Unlike basic flat glass or clinker producers, these firms add value through secondary manufacturing. Their eligibility for both the accelerated refund and the reduced inspection rate depends on whether their final exported goods fall under the defined scope of ‘deep-processed glass products’. Classification accuracy at customs declaration is therefore operationally critical.
While not explicitly covered, these upstream suppliers may experience indirect effects: increased demand for low-carbon inputs (e.g., green electricity-backed melting, low-carbon fuels) as downstream processors seek ISO 14067 alignment. However, no direct policy benefit or obligation applies to them under current terms.
Organizations offering ISO 14067 carbon footprint verification services face growing demand, particularly from exporters preparing for audits. The 30% sampling reduction serves as a tangible incentive for certification — but only for certified entities, not applicants in process.
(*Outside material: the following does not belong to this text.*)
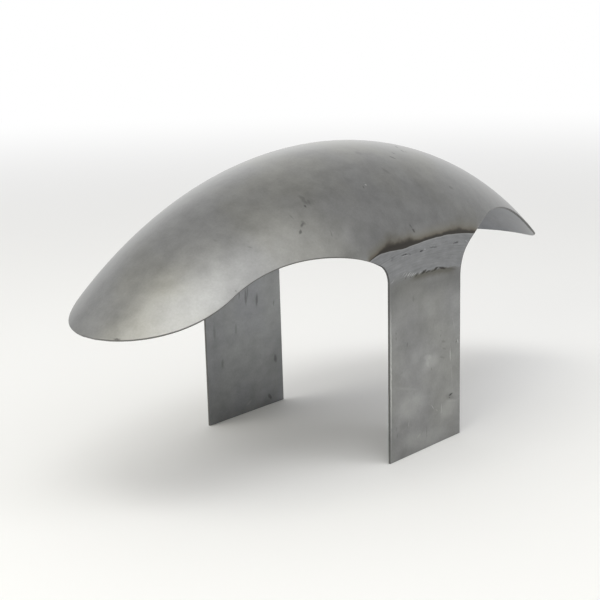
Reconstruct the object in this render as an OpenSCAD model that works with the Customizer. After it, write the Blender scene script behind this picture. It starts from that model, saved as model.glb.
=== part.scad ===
// Short front fender for a motorcycle: a pressed, ribless sheet steel crown on two flat blank legs.
// Each leg is a flat bar whose top is cut to an arc about the wheel axle and butt welded to the
// lower edge of the crown; the weld is ground flush with both.
// Millimetres, +X along the fender towards its front tip, +Z up.
// The origin lies on the floor midway between the two leg ends.

/* [Overall size] */
// height of the crown above the leg ends
height = 244.3; // [200:0.1:300]
// width over the outer faces of the crown's sides, which is also the leg spacing
width = 194; // [160:1:204]

/* [Crown] */
// distance from the wheel axle to the top of the crown
crown_r = 390; // [370:1:420]
// radius where the crown turns down into its sides
shoulder_r = 40; // [20:1:60]
// angle from the ridge, seen along the fender, at which that turn starts
shoulder_angle = 59.7; // [50:0.1:70]
// height of the upright side between that turn and the weld
side_h = 3.5; // [0:0.1:8]
// thickness of the crown sheet
sheet_t = 1.9; // [1:0.1:3]

/* [Legs] */
// width of the flat bar
leg_w = 101.6; // [90:0.1:110]
// thickness of the flat bar
leg_t = 1.9; // [1:0.1:5]
// lean of each leg towards the wheel, from the weld down
leg_lean_angle = 0.5; // [0:0.1:2]

/* [Weld] */
// height of the weld between the crown and the leg
weld_h = 5; // [4:0.1:7]
// radius of the ball that shapes each pit left in the ground weld
pit_ball_r = 1.6; // [1:0.1:3]
// depth of each pit
pit_depth = 0.4; // [0.1:0.1:0.8]

/* [Front edge, seen from the side] */
// height where the leg's edge starts to flare out to the crown
front_flare_z = 134; // [125:0.1:140]
// radius of the flare
front_flare_r = 33.5; // [25:0.5:40]
// turn of the flare, in degrees
front_flare_angle = 53; // [45:1:60]
// radius of the arch on its leg side
front_arch_in_r = 92.5; // [85:0.5:105]
// radius of the arch on its tip side
front_arch_out_r = 164.2; // [150:0.1:175]
// slope of the edge where it leaves the arch, in degrees
front_run_out_angle = 33.5; // [28:0.1:36]
// radius of the sweep that carries the edge to the tip
front_tip_r = 109.4; // [100:0.1:160]

/* [Rear edge, seen from the side] */
// height where the leg's edge starts to flare out to the crown
rear_flare_z = 144.2; // [135:0.1:148]
// radius of the flare
rear_flare_r = 17; // [10:0.5:25]
// turn of the flare, in degrees
rear_flare_angle = 64.5; // [58:0.5:70]
// radius of the arch on its leg side
rear_arch_in_r = 166.5; // [150:0.5:175]
// radius of the arch on its tip side
rear_arch_out_r = 144.6; // [135:0.1:160]
// slope of the edge where it leaves the arch, in degrees
rear_run_out_angle = 28.8; // [26:0.1:32]
// radius of the sweep that carries the edge to the tip
rear_tip_r = 215; // [180:1:240]

/* [Hidden] */
$fn = 180;

half_w = width / 2;
axle_z = height - crown_r;
// the cross section's wide arc is tangent to the shoulder arcs, which are upright at full width
crown_arc_r = shoulder_r + (half_w - shoulder_r) / sin(shoulder_angle);
arc_center_r = crown_r - crown_arc_r;
shoulder_center_r = arc_center_r + (crown_arc_r - shoulder_r) * cos(shoulder_angle);
// distances from the wheel axle to the crown's lower edge at the legs, the middle of the weld and
// the top of the legs
crown_edge_r = shoulder_center_r - side_h;
seam_r = crown_edge_r - weld_h / 2;
leg_top_r = crown_edge_r - weld_h;
seam_z = axle_z + seam_r;
weld_t = min(sheet_t, leg_t);
// pits in the right weld, each as [distance ahead of the leg's centre, distance above the seam]
weld_pits = [[-47.5, 1.4], [-29.2, 0.1], [-6.9, -1.3], [12.5, -1.3], [45, 1.2]];
// a length that clears the whole part
far = 2 * crown_r;

sheet_color = [0.62, 0.61, 0.58];
bar_color = [0.55, 0.55, 0.54];
weld_color = [0.66, 0.67, 0.69];

// Outlines

// Solid cross section of the crown, set in from the outer face: x is the distance from the axle,
// y is across the fender.
module crown_section(inset) {
    intersection() {
        translate([arc_center_r, 0])
            circle(crown_arc_r - inset);
        translate([arc_center_r, 0])
            polygon([
                [0, 0],
                far * [cos(shoulder_angle), -sin(shoulder_angle)],
                far * [cos(shoulder_angle), sin(shoulder_angle)]
            ]);
    }
    for (side = [-1, 1])
        translate([shoulder_center_r, side * (half_w - shoulder_r)])
            circle(shoulder_r - inset);
    translate([arc_center_r, inset - half_w])
        square([shoulder_center_r - arc_center_r, width - 2 * inset]);
}

// Slice of a disc between two directions, in degrees.
module pie(center, r, from, to) {
    intersection() {
        translate(center)
            circle(r);
        polygon([
            center,
            center + far * [cos(from), sin(from)],
            center + far * [cos(to), sin(to)]
        ]);
    }
}

// The opening under the crown's edge ahead of the leg, seen from the side. The edge leaves the leg
// upright, flares out, rises to the arch, falls away from it and sweeps out level to the tip, so
// each arc starts in the direction in which the last one ended.
module edge_opening(flare_z, flare_r, flare_angle, arch_in_r, arch_out_r, run_out_angle, tip_r) {
    flare_to = 180 - flare_angle;
    flare_dir = [cos(flare_to), sin(flare_to)];
    run_out_dir = [sin(run_out_angle), cos(run_out_angle)];
    flare_c = [leg_w / 2 + flare_r, flare_z];
    flare_end = flare_c + flare_r * flare_dir;
    arch_in_c = flare_end - arch_in_r * flare_dir;
    arch_top = arch_in_c + [0, arch_in_r];
    arch_out_c = arch_top - [0, arch_out_r];
    run_out_end = arch_out_c + arch_out_r * run_out_dir;
    tip_c = run_out_end + tip_r * run_out_dir;
    difference() {
        union() {
            pie(flare_c, flare_r, 180, flare_to);
            pie(arch_in_c, arch_in_r, flare_to, 90);
            pie(arch_out_c, arch_out_r, 90, 90 - run_out_angle);
            polygon([
                [leg_w / 2, -far],
                [leg_w / 2, flare_z],
                flare_end,
                arch_top,
                run_out_end,
                [far, run_out_end[1]],
                [far, -far]
            ]);
        }
        translate(tip_c)
            circle(tip_r);
    }
}

// Side view of the whole fender: everything above the leg ends and outside the two edge openings.
module side_view() {
    difference() {
        translate([-far, 0])
            square([2 * far, far]);
        edge_opening(front_flare_z, front_flare_r, front_flare_angle,
            front_arch_in_r, front_arch_out_r, front_run_out_angle, front_tip_r);
        mirror([1, 0])
            edge_opening(rear_flare_z, rear_flare_r, rear_flare_angle,
                rear_arch_in_r, rear_arch_out_r, rear_run_out_angle, rear_tip_r);
    }
}

// Helpers

// Turns a shape whose axis is Z so that its axis is the wheel's axle.
module about_axle() {
    translate([0, 0, axle_z])
        rotate([90, 0, 0])
            children();
}

// Keeps the part of a shape that lies within the side view.
module trimmed() {
    intersection() {
        children();
        rotate([90, 0, 0])
            linear_extrude(2 * width, center = true)
                side_view();
    }
}

// Right hand side, at -Y

// A flat bar cut to an arc at the top and square at the bottom.
module leg() {
    color(bar_color)
        trimmed()
            intersection() {
                translate([0, -half_w, seam_z])
                    rotate([leg_lean_angle, 0, 0])
                        translate([-leg_w, 0, -height])
                            cube([2 * leg_w, leg_t, height + weld_h]);
                about_axle()
                    cylinder(h = 2 * width, r = leg_top_r, center = true);
            }
}

// Weld metal that fills the gap between the bar and the crown, flush with both.
module weld() {
    color(weld_color)
        trimmed()
            about_axle()
                rotate_extrude()
                    translate([leg_top_r, half_w - weld_t])
                        square([weld_h, weld_t]);
}

// Parts

module crown() {
    color(sheet_color)
        trimmed()
            about_axle()
                rotate_extrude()
                    intersection() {
                        difference() {
                            crown_section(0);
                            crown_section(sheet_t);
                        }
                        translate([crown_edge_r, -width])
                            square([crown_r, 2 * width]);
                    }
}

module right_leg() {
    leg();
}

module left_leg() {
    mirror([0, 1, 0])
        leg();
}

module right_weld() {
    color(weld_color)
        difference() {
            weld();
            for (pit = weld_pits)
                translate([
                    pit[0],
                    pit_depth - pit_ball_r - half_w,
                    axle_z + sqrt(pow(seam_r + pit[1], 2) - pow(pit[0], 2))
                ])
                    sphere(pit_ball_r);
        }
}

module left_weld() {
    mirror([0, 1, 0])
        weld();
}

crown();
right_leg();
left_leg();
right_weld();
left_weld();
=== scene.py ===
"""Looks of a short front fender: a pressed crown, two flat legs and the ground welds between them.

Everything is in metres in the frame's own axes: +X towards the front tip, +Y towards the left leg,
+Z up, with the origin on the floor between the leg ends. The crown is a surface of revolution about
the wheel axle, so most shapes are worked out from the distance to the axle and the angle about it.
"""

from math import acos, atan2, cos, pi, radians, sin, sqrt, tan

import bmesh
import bpy
import numpy as np
from bpy.props import FloatProperty, FloatVectorProperty, PointerProperty
from mathutils import Matrix, Vector


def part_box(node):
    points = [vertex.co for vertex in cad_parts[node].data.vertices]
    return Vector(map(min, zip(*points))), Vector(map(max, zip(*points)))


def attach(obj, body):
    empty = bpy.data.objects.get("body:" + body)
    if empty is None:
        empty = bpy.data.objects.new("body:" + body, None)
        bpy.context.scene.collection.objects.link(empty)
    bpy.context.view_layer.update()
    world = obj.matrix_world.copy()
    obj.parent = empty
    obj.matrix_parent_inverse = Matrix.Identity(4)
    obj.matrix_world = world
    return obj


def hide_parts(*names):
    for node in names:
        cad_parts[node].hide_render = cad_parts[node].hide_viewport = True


bl_info = {
    "name": "Fender looks",
    "version": (1, 0, 0),
    "blender": (4, 5, 0),
    "location": "View3D > Sidebar > Fender",
    "description": "Builds the steel crown, legs and ground welds of a short fender, and a studio",
    "category": "Add Mesh",
}

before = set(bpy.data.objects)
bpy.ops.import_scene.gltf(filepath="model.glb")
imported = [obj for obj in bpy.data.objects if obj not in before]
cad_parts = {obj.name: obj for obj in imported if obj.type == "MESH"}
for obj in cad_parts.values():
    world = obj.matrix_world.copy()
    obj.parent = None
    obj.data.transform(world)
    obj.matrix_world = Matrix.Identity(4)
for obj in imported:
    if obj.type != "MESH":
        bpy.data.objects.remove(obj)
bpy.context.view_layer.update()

RIGHT, LEFT = -1, 1
SIDE_NAMES = {RIGHT: "right", LEFT: "left"}


# ---- Settings ----


def length(name, description, default):
    """A size in metres."""
    return FloatProperty(
        name=name, description=description, default=default, min=0, unit="LENGTH", precision=5
    )


def angle(name, description, degrees):
    """An angle, given here in degrees and kept in radians."""
    return FloatProperty(
        name=name, description=description, default=radians(degrees), subtype="ANGLE"
    )


def amount(name, description, default, **more):
    """A plain number that isn't below zero."""
    return FloatProperty(name=name, description=description, default=default, min=0, **more)


def colour(name, description, default):
    """A linear colour."""
    return FloatVectorProperty(
        name=name, description=description, default=default, subtype="COLOR", size=3, min=0, max=1
    )


EDGE_SETTINGS = {
    "flare_height": (length, "Height where the leg's edge starts to flare out"),
    "flare_radius": (length, "Radius of the flare"),
    "flare_angle": (angle, "Turn of the flare"),
    "inner_arch_radius": (length, "Radius of the arch on its leg side"),
    "outer_arch_radius": (length, "Radius of the arch on its tip side"),
    "run_out_angle": (angle, "Slope of the edge where it leaves the arch"),
    "tip_radius": (length, "Radius of the sweep that carries the edge to the tip"),
}


def edge_settings(*defaults):
    """The settings of one edge: arcs from the leg to the tip, each starting where the last ends."""
    fields = {}
    for (key, (kind, about)), default in zip(EDGE_SETTINGS.items(), defaults):
        fields[key] = kind(key.replace("_", " ").capitalize(), about, default)
    return fields


class FrontEdge(bpy.types.PropertyGroup):
    """The crown's lower edge ahead of the legs."""

    __annotations__ = edge_settings(0.134, 0.0335, 53, 0.0925, 0.1642, 33.5, 0.1094)


class RearEdge(bpy.types.PropertyGroup):
    """The crown's lower edge behind the legs, measured on its own."""

    __annotations__ = edge_settings(0.1442, 0.017, 64.5, 0.1665, 0.1446, 28.8, 0.215)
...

Enterprises must verify whether their exported items qualify as ‘cement’, ‘flat glass’, or ‘deep-processed glass products’ per official HS code and technical definitions published by the General Administration of Customs. Misclassification risks disqualification from both the T+3 channel and sampling reduction benefits.
The 30% inspection relief applies only to enterprises holding valid ISO 14067 certification *and* maintaining traceable, auditable carbon data for the specific exported batch. Pre-submission of product-specific carbon reports to inspection authorities may be required to activate the benefit — though formal guidance remains pending.
While the plan is national in scope, local tax offices manage VAT refund execution, and local customs branches conduct sampling. Variations in procedural interpretation or digital platform readiness across regions may affect actual turnaround time or sampling frequency. Early adopters should track announcements from key export hubs (e.g., Guangdong, Shandong, Hebei).
Although not yet mandated, the linkage between ISO 14067 certification and customs inspection suggests future alignment between carbon accounting systems and China’s Single Window export platform. Firms should assess whether their ERP or LCA tools can generate compliant, machine-readable carbon data for export batches.
Observably, this policy is less a standalone stimulus and more an operational calibration — tightening alignment between trade facilitation and environmental governance in a high-exposure export segment. Analysis shows the dual focus on speed (T+3) and sustainability (ISO 14067 incentive) signals a shift toward conditionality: faster cash flow is now explicitly tied to verifiable decarbonization performance. From an industry perspective, it is better understood not as immediate revenue support, but as a structural nudge toward carbon-aware export operations — one that rewards early movers in data transparency and certification, while raising the baseline for market access in environmentally regulated destinations.
Current implementation remains narrow in scope (only cement, flat glass, and specified deep-processed glass), and no expansion to ceramics, refractories, or insulation materials is indicated. Therefore, its near-term impact is concentrated — not systemic — across the broader construction materials sector.
It is more accurately interpreted as a policy signal than a fully scaled intervention: the ‘T+3’ mechanism tests administrative capacity for rapid VAT processing, while the sampling reduction tests the feasibility of using third-party carbon verification as a proxy for regulatory trust. Sustained rollout will depend on performance metrics from the initial cohort of 217 registered enterprises.

Conclusion
This initiative marks a calibrated step toward integrating climate accountability into core trade infrastructure for select construction materials exporters. Its significance lies not in scale, but in precedent: it formally links export efficiency with carbon data credibility. For affected firms, the priority is operational precision — correct classification, timely certification, and system-readiness — rather than strategic repositioning. It is best understood as an administrative optimization with environmental conditions, not a broad-based growth lever.
Information Source:
Main source: Joint notice issued on April 24, 2026, by the Ministry of Industry and Information Technology, Ministry of Finance, General Administration of Customs, State Taxation Administration, Ministry of Ecology and Environment, and General Administration of Market Regulation — titled Construction Materials Industry Stabilization and Growth Work Plan (2025–2026).
Note: Implementation details (e.g., exact HS codes covered, definition of ‘deep-processed glass products’, technical specifications for ISO 14067 reporting) remain subject to further clarification by provincial authorities and are under ongoing observation.